My last-minute assembly skills have failed me

According to my thesis schedule, I am meant to have my second chapter submitted now. Instead, I have 5200 words, only 1200 of which are about my case studies. Even within the analytical stuff, there is a lot of ambiguous sequencing, and a great many emphatic [ADD MORE HERE] editorial notes. It seems unlikely that this chapter can be completed tonight, regardless of caffeine consumption levels.

I need to:

  1. Complete the necessary reading, especially on pre-IPCC climate change science
  2. Trawl through the notes I have already made about sources, ideas, and themes
  3. Expand the case study portion of the chapter to about 5000 words, shifting the bits that are now independent into the case study narrative

I suppose I should get cracking on the first of those. The whole thing – three substantive chapters, a conclusion, and a revised introduction – needs to be submitted in 53 days. Time for another pot of coffee.

Author: Milan

In the spring of 2005, I graduated from the University of British Columbia with a degree in International Relations and a general focus in the area of environmental politics. In the fall of 2005, I began reading for an M.Phil in IR at Wadham College, Oxford. Outside school, I am very interested in photography, writing, and the outdoors. I am writing this blog to keep in touch with friends and family around the world, provide a more personal view of graduate student life in Oxford, and pass on some lessons I've learned here.
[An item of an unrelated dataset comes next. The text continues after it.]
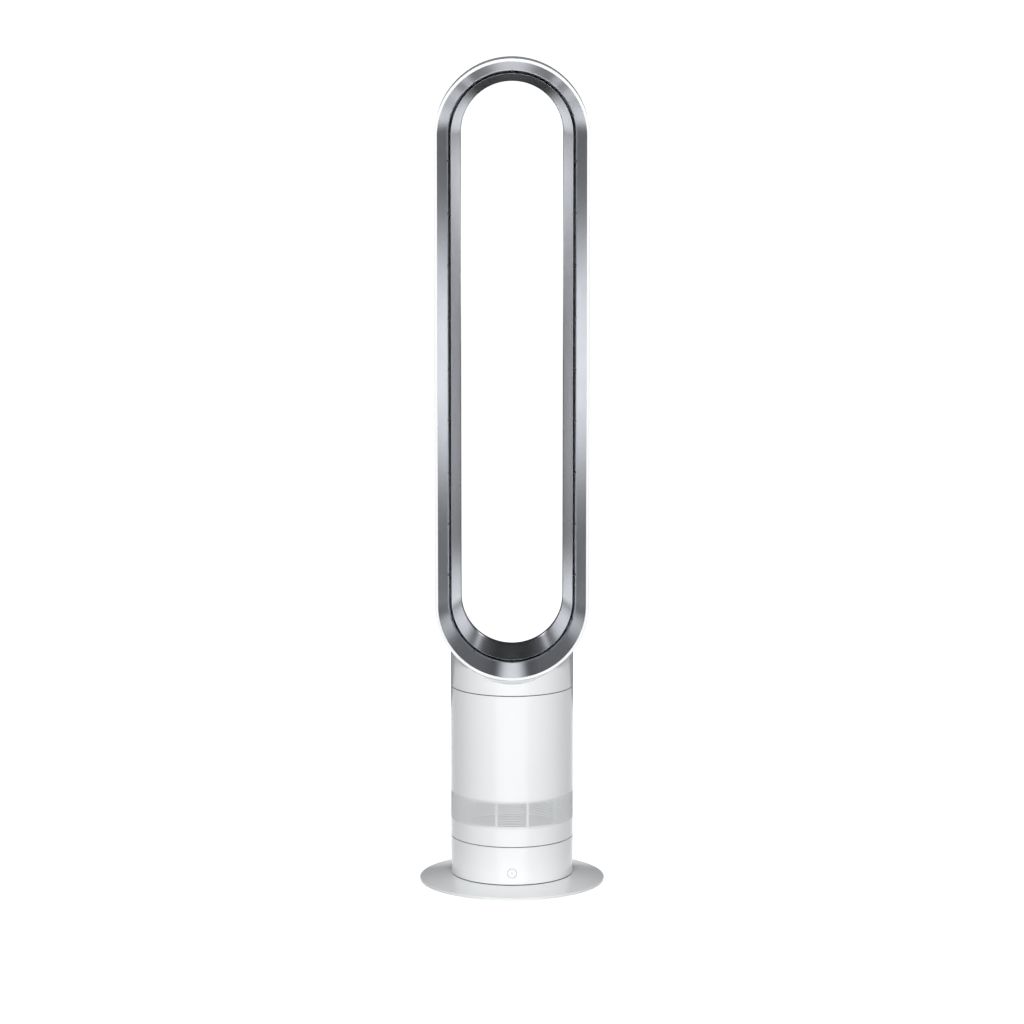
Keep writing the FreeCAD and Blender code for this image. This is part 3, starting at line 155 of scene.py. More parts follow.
class StudioSettings(bpy.types.PropertyGroup):
    """Camera and lights."""
    distance: length("Distance", "Camera in front of the fan's axis", 5.029)
    eye: length("Eye Height", "Camera above the floor", 1.270)
    tilt: amount("Tilt", "How far the camera looks down", math.radians(9.19), "ANGLE")
    lens: amount("Lens", "Focal length in millimetres", 147.7)
    sky: amount("Sky", "Soft light from the room round the fan", 0.2)
    room: amount("Room", "Brightness of the room that glossy parts mirror", 0.42)
    key: amount("Key Light", "Power of the front softbox in watts", 118.0)
    top: amount("Top Light", "Power of the overhead softbox in watts", 8.0)
    floor_glow: amount("Floor Glow", "Lift that keeps the floor plain white", 1.0)
    strip: amount("Front Strip", "Brightness of the strip that the body mirrors", 2.2)
    card: amount("Back Cards", "Brightness of the cards that the bands mirror", 0.95)


# ---- Node trees -------------------------------------------------------------------------------------
def join(tree, socket, value):
    """Feeds a socket from another node or socket, or sets it."""
    if isinstance(value, bpy.types.Node):
        value = value.outputs[0]
    if isinstance(value, bpy.types.NodeSocket):
        tree.links.new(value, socket)
    else:
        socket.default_value = value


def put(tree, kind, inputs=None, **settings):
    """Adds one node, with its settings and what feeds each of its inputs."""
    node = tree.nodes.new(kind)
    for key, value in settings.items():
        setattr(node, key, value)
    for key, value in (inputs or {}).items():
        join(tree, node.inputs[key], value)
    return node


def calc(tree, operation, *values):
    """One sum on numbers, as a socket."""
    node = put(tree, "ShaderNodeMath", dict(enumerate(values)), operation=operation)
    return node.outputs[0]


def triple(tree, x, y, z):
    return put(tree, "ShaderNodeCombineXYZ", {"X": x, "Y": y, "Z": z}).outputs[0]


def new_group(name, kind, inputs, outputs):
    """An empty node group with its sockets, and its two end nodes."""
    group = bpy.data.node_groups.new(name, kind)
    for in_out, sockets in (("INPUT", inputs), ("OUTPUT", outputs)):
        for label, socket_type, default in sockets:
            socket = group.interface.new_socket(label, in_out=in_out, socket_type=socket_type)
            if default is not None:
                socket.default_value = default
    return group, put(group, "NodeGroupInput"), put(group, "NodeGroupOutput")


def end_skin(tree, given, out, geometry):
    """Ends a tree with real geometry in its finish."""
    real = put(tree, "GeometryNodeRealizeInstances", {"Geometry": geometry})
    done = put(tree, "GeometryNodeSetMaterial", {"Geometry": real, "Material": given.outputs["Finish"]})
    join(tree, out.inputs[0], done)
    return tree


def loop_sweep_tree():
    """Carries a section outline, drawn as (radius, depth), once round the loop."""
    tree, given, out = new_group("Loop Sweep", "GeometryNodeTree", [
        ("Outline", "NodeSocketGeometry", None), ("Arc Steps", "NodeSocketInt", 96),
        ("Low Centre", "NodeSocketFloat", 0.3), ("High Centre", "NodeSocketFloat", 0.9),
        ("Finish", "NodeSocketMaterial", None)], [("Skin", "NodeSocketGeometry", None)])
    number = partial(calc, tree)
    outline, steps = given.outputs["Outline"], given.outputs["Arc Steps"]
    low, high = given.outputs["Low Centre"], given.outputs["High Centre"]
    points = put(tree, "GeometryNodeAttributeDomainSize", {"Geometry": outline}).outputs["Point Count"]
    ring = number("ADD", points, 1)
    stations = number("MULTIPLY_ADD", steps, 2, 3)
    grid = put(tree, "GeometryNodeMeshGrid", {"Vertices X": stations, "Vertices Y": ring})
    index = put(tree, "GeometryNodeInputIndex").outputs[0]
    station = number("FLOOR", number("DIVIDE", index, ring))
    place = number("MODULO", number("MODULO", index, ring), points)
    spot = put(tree, "GeometryNodeSampleIndex", {
        "Geometry": outline, "Value": put(tree, "GeometryNodeInputPosition"), "Index": place},
        data_type="FLOAT_VECTOR", domain="POINT").outputs[0]
    section = put(tree, "ShaderNodeSeparateXYZ", {0: spot})
    later = number("SUBTRACT", station, number("ADD", steps, 1))
    later_steps = number("MINIMUM", number("MAXIMUM", later, 0), steps)
    turned = number("DIVIDE", number("ADD", number("MINIMUM", station, steps), later_steps), steps)
    angle = number("MULTIPLY_ADD", turned, math.pi, -math.pi)
    upper = number("MULTIPLY", number("GREATER_THAN", later, -0.5),
                   number("LESS_THAN", later, number("ADD", steps, 0.5)))
    centre = number("MULTIPLY_ADD", upper, number("SUBTRACT", high, low), low)
    x = number("MULTIPLY", section.outputs["X"], number("COSINE", angle))
    rise = number("MULTIPLY", section.outputs["X"], number("SINE", angle))
    where = triple(tree, x, section.outputs["Y"], number("ADD", centre, rise))
    moved = put(tree, "GeometryNodeSetPosition", {"Geometry": grid.outputs["Mesh"], "Position": where})
    merged = put(tree, "GeometryNodeMergeByDistance", {"Geometry": moved, "Distance": MERGE_GAP})
    return end_skin(tree, given, out, merged)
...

9 thoughts on “My last-minute assembly skills have failed me”

  1. There’s no point in pounding away until you come up with something ‘complete’ but mediocre. Ask for an extension, then work solidly at a sustainable level until the thing is done.

    Make a chart of how you spend your day, then think about how you can cut down on the useless parts.

    You still have time. How many days do you normally spend on a paper? Just think of this as six papers. Six papers in fifty days is not too bad.

  2. Just remember the wisdom of the incomparable Douglas Adams:

    “I love deadlines. I like the whooshing sound they make as they fly by.”

  3. This may help you:

    Introduction: A Hyperlinked History of Climate Change Science

    “To a patient scientist, the unfolding greenhouse mystery is far more exciting than the plot of the best mystery novel. But it is slow reading, with new clues sometimes not appearing for several years. Impatience increases when one realizes that it is not the fate of some fictional character, but of our planet and species, which hangs in the balance as the great carbon mystery unfolds at a seemingly glacial pace.”

    Schindler, David W. (1999). “The Mysterious Missing Sink.” Nature 398: 105-106.